Viereinhalb Wochen wandern ohne zu wissen, was man zu Abend essen und wo man schlafen wird und das auch noch mit einem Kind, das in diesen viereinhalb Wochen erst ein halbes Jahr alt wird – was Anja Möckel und Alexander Kraus letzten Sommer mit ihrer Tochter Jelena unternommen haben, klingt nicht nach Urlaub: Sie wanderten auf dem Jakobsweg vom an der spanisch-französischen Grenze gelegenen Irun etwa 400 Kilometer Richtung Santiago de Compostela.
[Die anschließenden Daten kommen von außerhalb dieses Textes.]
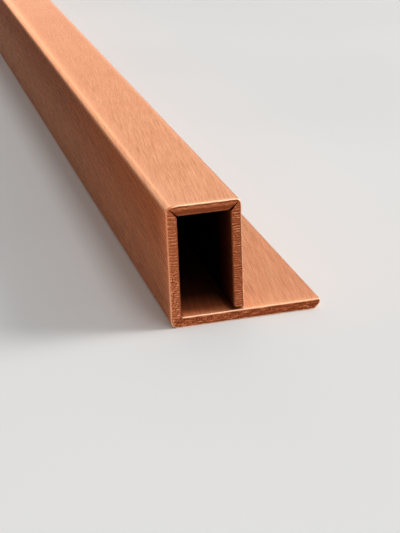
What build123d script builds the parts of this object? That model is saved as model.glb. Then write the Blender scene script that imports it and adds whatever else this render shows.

Die Wahl war aus praktischen Gründen auf den Jakobsweg gefallen. Man habe eine Tour machen wollen, aber sie sollte zu Fuß sein, damit man die Kleine möglichst viel tragen konnte, erinnert sich Anja. Außerdem sollte Meer dabei sein, denn: „Wir dachten, wenn es nichts wird, machen wir Strandurlaub“, so Alexander. Das war auch der ausschlaggebende Punkt für die genaue Route – denn der Jakobsweg besteht eigentlich aus vielen Wegen, die in ganz Europa beginnen und in Santiago de Compostela zusammenkommen. Anja und Alexander entschieden sich für den Camino della Costa, übersetzt „Küstenweg“, der an der spanischen Nordküste entlang führt. Dieser ist, wie Alexander erklärt, weit weniger frequentiert als der bekanntere Camino Frances. Das kam der Sportökonomin und dem Maschinenbauingenieur zwar entgegen, weil sie gern auf großen Menschenansturm auf dem Weg verzichten wollten, allerdings befinden sich am Camino della Costa auch weniger Pilgerherbergen.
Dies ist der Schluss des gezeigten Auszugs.